Le feu des tirailleurs est le meilleur de tous ; celui d’un rang seul vient après ; celui de deux rangs est encore bon ; mais celui de trois rangs est mauvais. Le troisième rang ne peut rien faire qui puisse accroître le feu des deux premiers rangs, ce qui prescrit la formation de l’infanterie sur deux rangs. »

Progrès encore avec les prémices de la formation divisionnaire au début du siècle, plus avancée encore durant la guerre de Sept Ans, qui sera à mon sens une des avancées tactiques majeure des guerres de la Révolution.

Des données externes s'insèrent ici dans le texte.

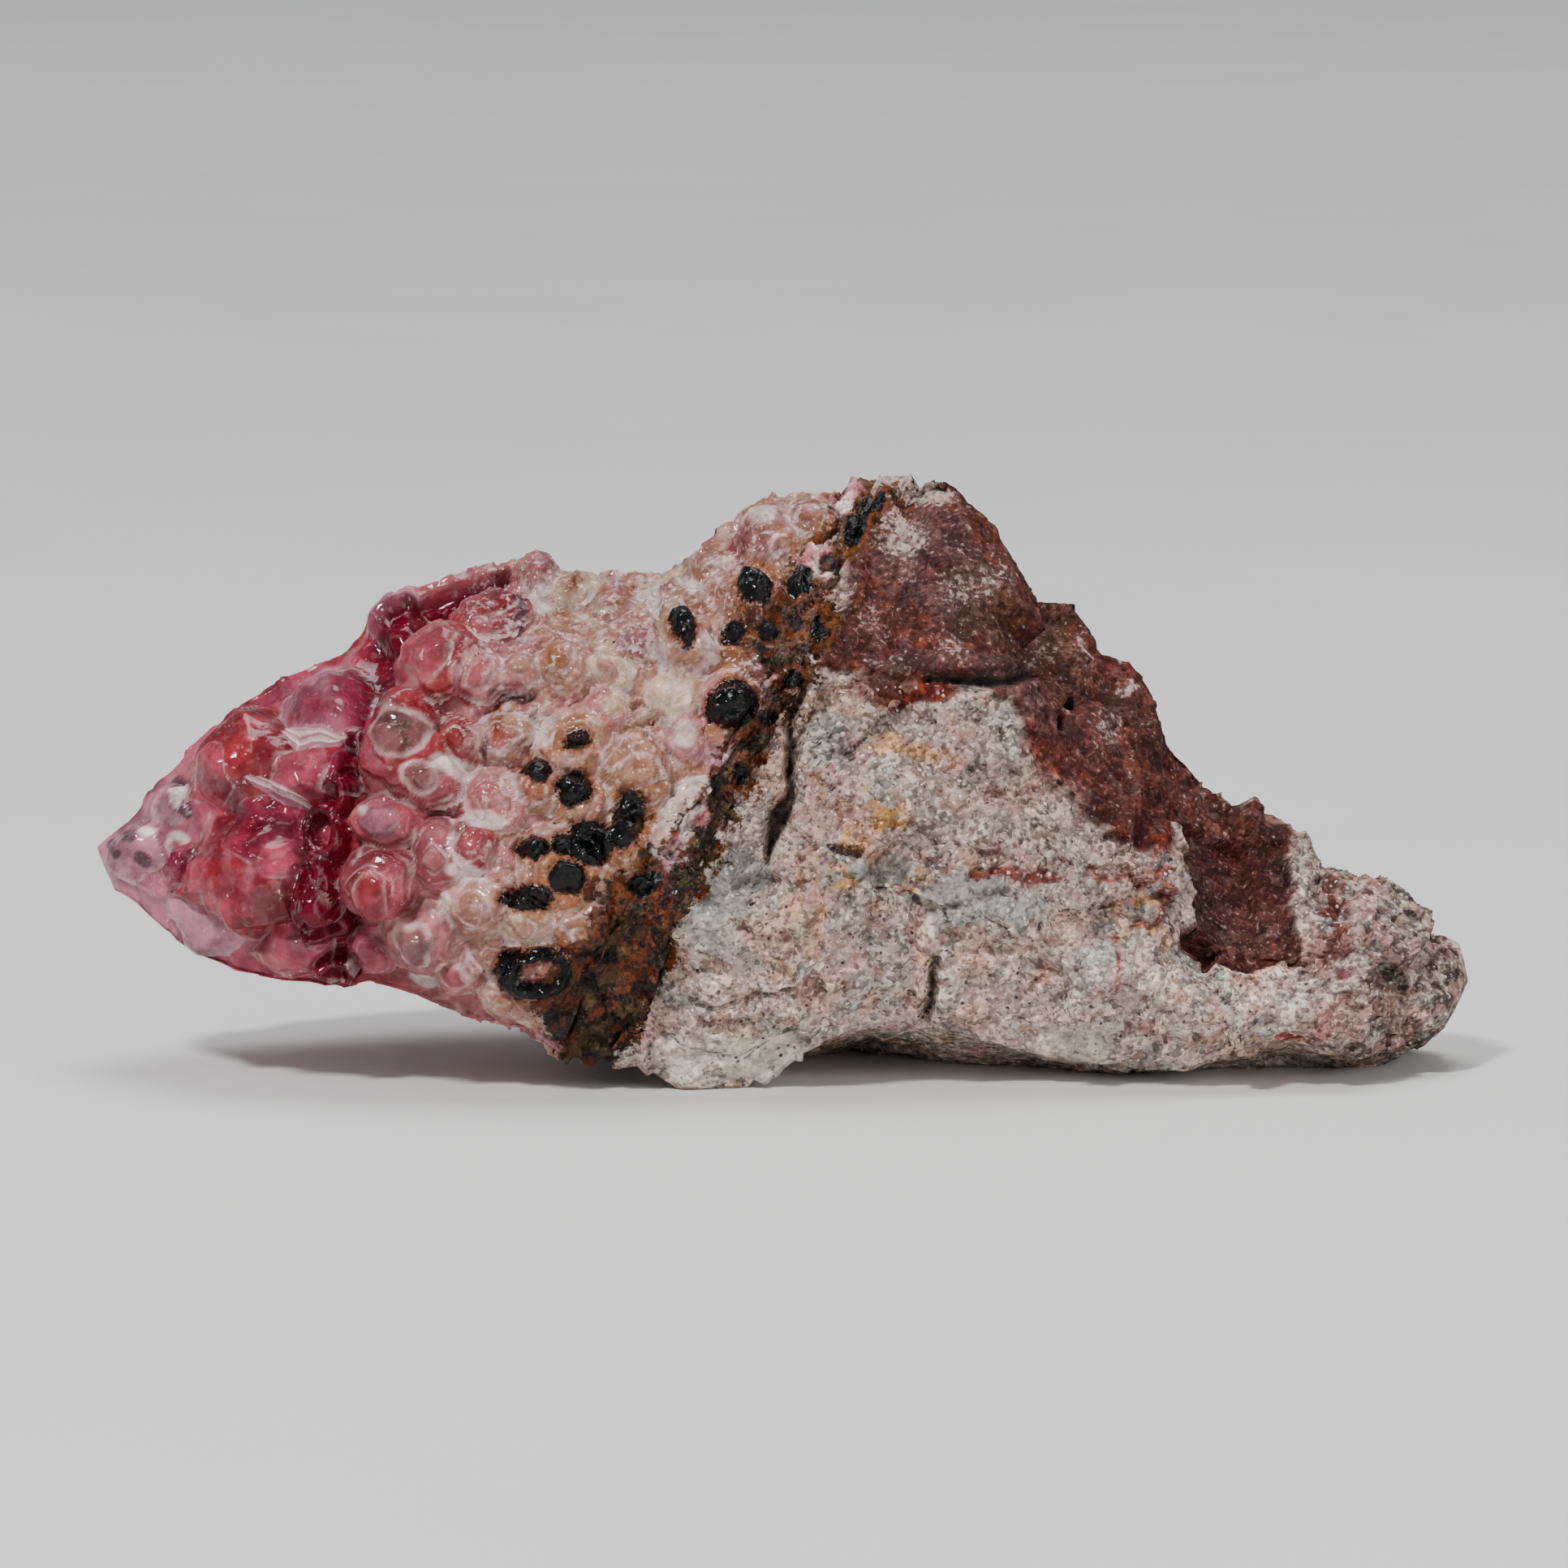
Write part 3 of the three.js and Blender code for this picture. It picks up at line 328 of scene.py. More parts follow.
# Thin red-brown veins: chains of x, z, radius.
ROCK_VEINS = [
    [(13.6, 15.7, 0.3), (15, 16.4, 0.35), (17.4, 16.2, 0.4), (19.4, 15.9, 0.35)],
    [(21.6, 16.1, 0.15), (25, 15, 0.2), (26.9, 14.9, 0.35), (27, 13.4, 0.35), (25.6, 12.6, 0.25),
     (24.3, 12.1, 0.15)],
    [(26, 16.4, 0.4), (27, 17.4, 0.3)],
    [(23.4, 6.6, 0.1), (24, 9.4, 0.15), (23.2, 11.4, 0.1)],
]

# ------------------------------------ grids and sizes

CRUST_ROWS, SEAM_ROWS, ROCK_ROWS = 262, 34, 262
COLUMNS = 352
CAP_ROWS = 4  # rows that close a skin over a contact
FACE_SHARE = 0.7  # share of the columns that lies between the crest and the front foot
FACE_END = 0.6  # share of the way round where those columns end
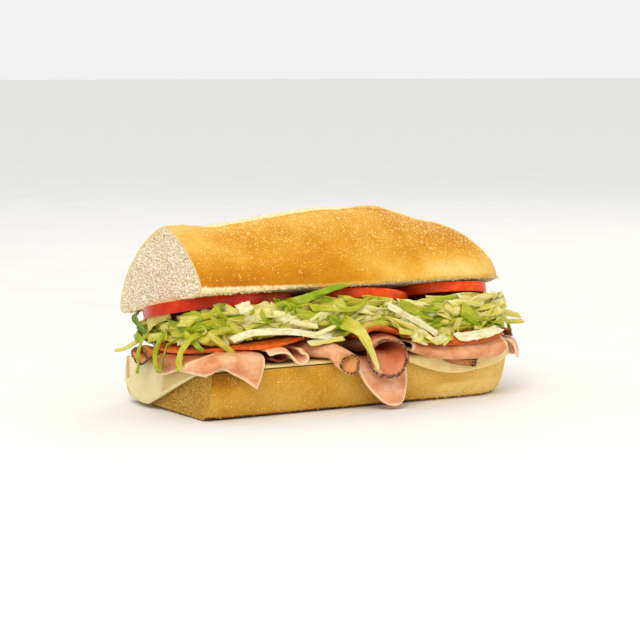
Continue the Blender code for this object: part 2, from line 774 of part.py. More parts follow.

Enfin, vous dites qu’il «n’y a pas eut de mutation technologique majeure » Je répondrais par oui et non. Oui par exemple avec l’adoption du fusil, et non parce qu’il faudra pratiquement un siècle pour en faire véritable une arme qui change la donne sur le champ de bataille. Pour l’artillerie de même rien de révolutionnaire, mais beaucoup de progrès comme le forage horizontal des tubes, la réduction du vent du boulet …

Quand au changement de la grande tactique ou stratégie il est en partie lié au changement de la tactique élémentaire (siège vs bataille). Frédéric II ne s’occupe parfois pas des places fortes ennemies, qui ne prennent pas le risque de se dégarnir pour l'attaquer, Frédéric II préfère être mobile.

Voici quelques idées sur la difficulté à mettre en bataille une armée sous Louis XIV. Un livre intéressant et facile à trouver sur le net: L'Infanterie au XVIIIe siècle LA TACTIQUE par Le Commandant d’artillerie COLIN.